Another tradeoff involves standardization versus local optimization. Excessive local variation undermines enterprise visibility. Excessive central control can slow plant responsiveness. The most effective model uses a governed global template with controlled local extensions.
Executive recommendations for turning analytics into operational action
First, treat manufacturing ERP analytics as part of the enterprise operating system, not a BI side project. The value comes from connecting workflows, decisions, and financial outcomes across functions.
Second, focus on the margin consequences of operational friction. Capacity analytics should not stop at utilization. They should show the downstream effect on service, cost, working capital, and profitability.
Third, modernize around cloud ERP principles: common data, interoperable workflows, governed automation, and scalable reporting. This creates the foundation for AI-assisted planning and stronger operational resilience.
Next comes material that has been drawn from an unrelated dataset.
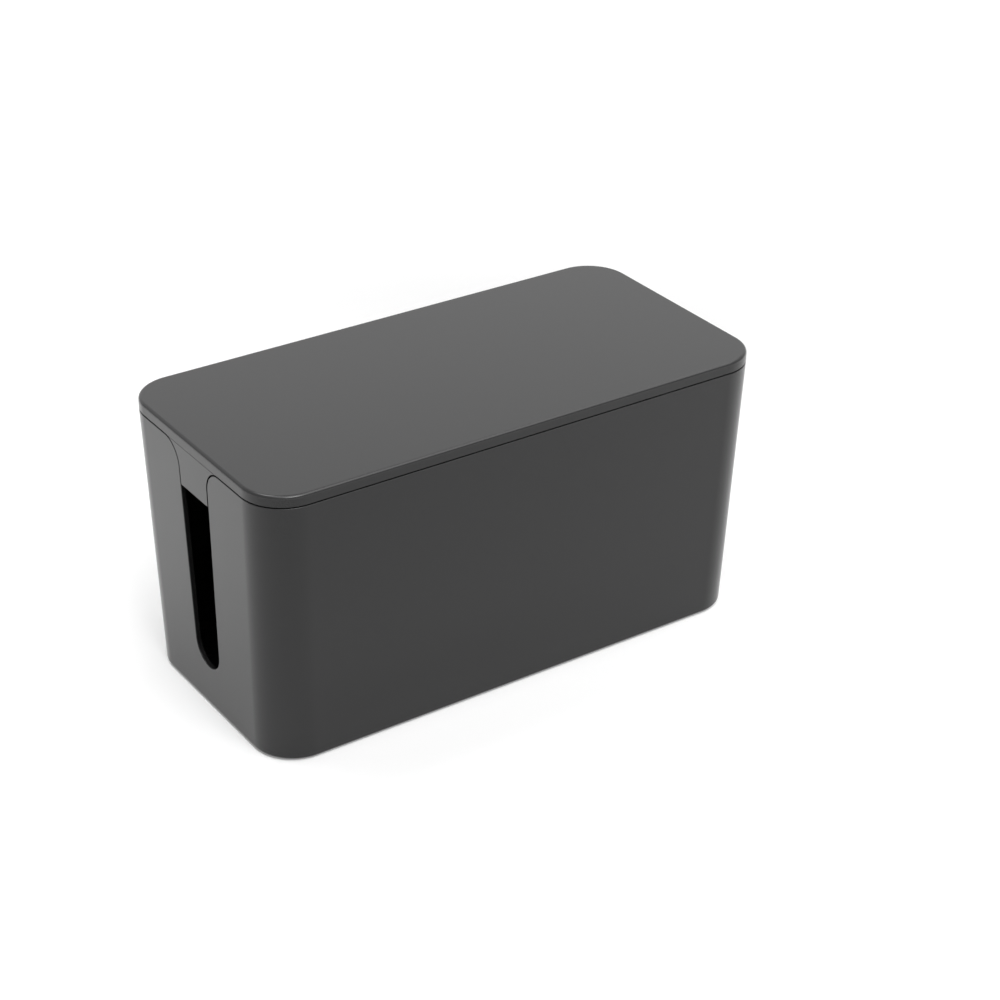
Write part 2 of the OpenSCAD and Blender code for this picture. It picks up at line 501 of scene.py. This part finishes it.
def makeCamera():
    made = bpy.data.objects.new("camera", bpy.data.cameras.new("camera"))
    bpy.context.scene.collection.objects.link(made)
    made.data.lens = camera["lens"]
    made.data.sensor_width = camera["sensor"]
    made.data.clip_start = camera["nearest"]
    place, target = Vector(camera["place"]), Vector(camera["lookAt"])
    turn = (target - place).to_track_quat("-Z", "Y").to_matrix().to_4x4()
    roll = Matrix.Rotation(math.radians(camera["roll"]), 4, "Z")
    made.matrix_world = Matrix.Translation(place) @ turn @ roll
    bpy.context.scene.camera = made


# soft boxes round the box, in metres, with their spread in degrees;
# a face with a strength of 1 is as bright as white paper
lamps = {
    "overheadSoftbox": {
        "place": (0.4, -1.1, 2.2), "target": (0.4, -1.1, 0), "size": (3.2, 2.2),
        "strength": 2.5, "spread": 180},
    "frontKey": {
        "place": (-0.11, -1.29, 1.84), "target": (0, 0, 0.06), "size": (0.9, 0.7),
        "strength": 8.0, "spread": 180},
    "backSilk": {
        "place": (0.77, 1.85, 1.9), "target": (0, 0, 1.9), "size": (5.6, 2.9),
        "strength": 0.2, "spread": 180},
    "rightSoftbox": {
        "place": (1.48, 0.61, 1.97), "target": (0, 0, 0.06), "size": (1.3, 0.9),
        "strength": 1.5, "spread": 180},
    "leftFloorLamp": {
        "place": (-0.25, 0.2, 0.7), "target": (-0.25, 0.2, 0), "size": (0.3, 0.3),
        "strength": 2.0, "spread": 70},
    "rightFloorLamp": {
        "place": (0.32, -0.12, 0.7), "target": (0.32, -0.12, 0), "size": (0.25, 0.25),
        "strength": 0.5, "spread": 45},
}


def makeLamp(name, lamp):
    light = bpy.data.lights.new(name, "AREA")
    light.shape = "RECTANGLE"
    light.size, light.size_y = lamp["size"]
    light.energy = lamp["strength"] * math.pi * light.size * light.size_y  # watts
    light.spread = math.radians(lamp["spread"])
    made = bpy.data.objects.new(name, light)
    bpy.context.scene.collection.objects.link(made)
    place, target = Vector(lamp["place"]), Vector(lamp["target"])
    made.location = place
    made.rotation_euler = (target - place).to_track_quat("-Z", "Y").to_euler()


stage = {
    "halfSize": 30,           # metres
    "below": 0.0001,          # a hair under the feet, so that no two faces lie in one plane
    "colour": (0.8, 0.8, 0.8),
    "roughness": 0.9,
    "glow": 0.23,             # lifts the floor to white for the camera and in reflections
    "farGlow": 1.0,           # further out, where the lamps don't reach
    "near": 0.3,              # metres from the middle at which the glow begins to rise
    "far": 0.7,               # and at which it is full
    "world": 0.03,            # light from all round; the world itself shows white
}


# 1 for the rays that show the background itself: the camera's, and those in gloss and in glass
def backgroundRays(nodes, links):
    rays = nodes.new("ShaderNodeLightPath")
    seen = rays.outputs["Is Camera Ray"]
    for kind in ("Is Glossy Ray", "Is Transmission Ray"):
        either = nodes.new("ShaderNodeMath")
        either.operation = "MAXIMUM"
        links.new(seen, either.inputs[0])
        links.new(rays.outputs[kind], either.inputs[1])
        seen = either.outputs["Value"]
    return seen


# the floor's glow, which rises with the distance from the middle
def floorGlow(nodes, links):
    place = nodes.new("ShaderNodeTexCoord")
    distance = nodes.new("ShaderNodeVectorMath")
    distance.operation = "LENGTH"
    links.new(place.outputs["Object"], distance.inputs[0])
    outwards = nodes.new("ShaderNodeMapRange")
    outwards.interpolation_type = "SMOOTHSTEP"
    outwards.inputs["From Min"].default_value = stage["near"]
    outwards.inputs["From Max"].default_value = stage["far"]
    outwards.inputs["To Min"].default_value = stage["glow"]
    outwards.inputs["To Max"].default_value = stage["farGlow"]
    links.new(distance.outputs["Value"], outwards.inputs["Value"])
    glow = nodes.new("ShaderNodeMath")
    glow.operation = "MULTIPLY"
    links.new(backgroundRays(nodes, links), glow.inputs[0])
    links.new(outwards.outputs["Result"], glow.inputs[1])
    return glow.outputs["Value"]


def makeFloorMaterial():
    material = bpy.data.materials.new("paleFloor")
    material.use_nodes = True
    nodes, links = material.node_tree.nodes, material.node_tree.links
    surface = nodes["Principled BSDF"]
    surface.inputs["Base Color"].default_value = (*stage["colour"], 1)
    surface.inputs["Roughness"].default_value = stage["roughness"]
    surface.inputs["Specular IOR Level"].default_value = 0
    surface.inputs["Emission Color"].default_value = (1, 1, 1, 1)
    links.new(floorGlow(nodes, links), surface.inputs["Emission Strength"])
    # clear from below, where it would hide the underside
    sides = nodes.new("ShaderNodeNewGeometry")
    clear = nodes.new("ShaderNodeBsdfTransparent")
    cover = nodes.new("ShaderNodeMixShader")
    links.new(sides.outputs["Backfacing"], cover.inputs["Fac"])
    links.new(surface.outputs["BSDF"], cover.inputs[1])
    links.new(clear.outputs["BSDF"], cover.inputs[2])
    links.new(cover.outputs["Shader"], nodes["Material Output"].inputs["Surface"])
    return material


def makeStage():
    bm = bmesh.new()
    bmesh.ops.create_grid(bm, x_segments=1, y_segments=1, size=stage["halfSize"])
    bmesh.ops.translate(bm, vec=(0, 0, -stage["below"]), verts=bm.verts)
    floor = asObject(bm, "floor")
    floor.data.materials.append(makeFloorMaterial())


def makeWorld():
    world = bpy.data.worlds.new("studio")
    bpy.context.scene.world = world
    world.use_nodes = True
    nodes, links = world.node_tree.nodes, world.node_tree.links
    light = nodes["Background"]
    light.inputs["Color"].default_value = (1, 1, 1, 1)
    level = nodes.new("ShaderNodeMapRange")
    level.inputs["To Min"].default_value = stage["world"]
    links.new(backgroundRays(nodes, links), level.inputs["Value"])
    links.new(level.outputs["Result"], light.inputs["Strength"])


bpy.context.scene.view_settings.view_transform = "Standard"
makeCamera()
makeStage()
makeWorld()
for name, lamp in lamps.items():
    makeLamp(name, lamp)
print("stage, camera and light made")

plastic = makeMaterial("shellPlastic", plasticLook)
rubber = makeMaterial("footRubber", rubberLook)
print("plastic and rubber made")

tubPiece = makeTub()
finishPiece(tubPiece, plastic, "tub", "base")
print("tub made:", len(tubPiece.data.polygons), "faces")
lidPiece = makeLid()
finishPiece(lidPiece, plastic, "lid", "lid")
print("lid made:", len(lidPiece.data.polygons), "faces")
for node in footNodes:
    finishPiece(makeFoot(node), rubber, node, "base")
print("feet made")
Finally, build an operating cadence around exceptions. Daily plant reviews, weekly cross-functional constraint meetings, and monthly executive margin reviews should all draw from the same ERP analytics framework. That is how manufacturers move from fragmented reporting to coordinated enterprise execution.
The strategic outcome
Manufacturing ERP analytics is ultimately about improving the enterprise's ability to convert demand into profitable, resilient, and scalable operations. When capacity constraints are visible early, workflows are orchestrated across functions, and margin signals are tied to operational reality, leaders can make faster and better decisions.
For SysGenPro, this is the modernization agenda: use ERP as connected operational infrastructure, strengthen governance, enable cloud-based visibility, and apply AI where it improves execution quality. Manufacturers that adopt this model do more than report performance. They build an enterprise operating architecture capable of sustaining growth without sacrificing control or margin.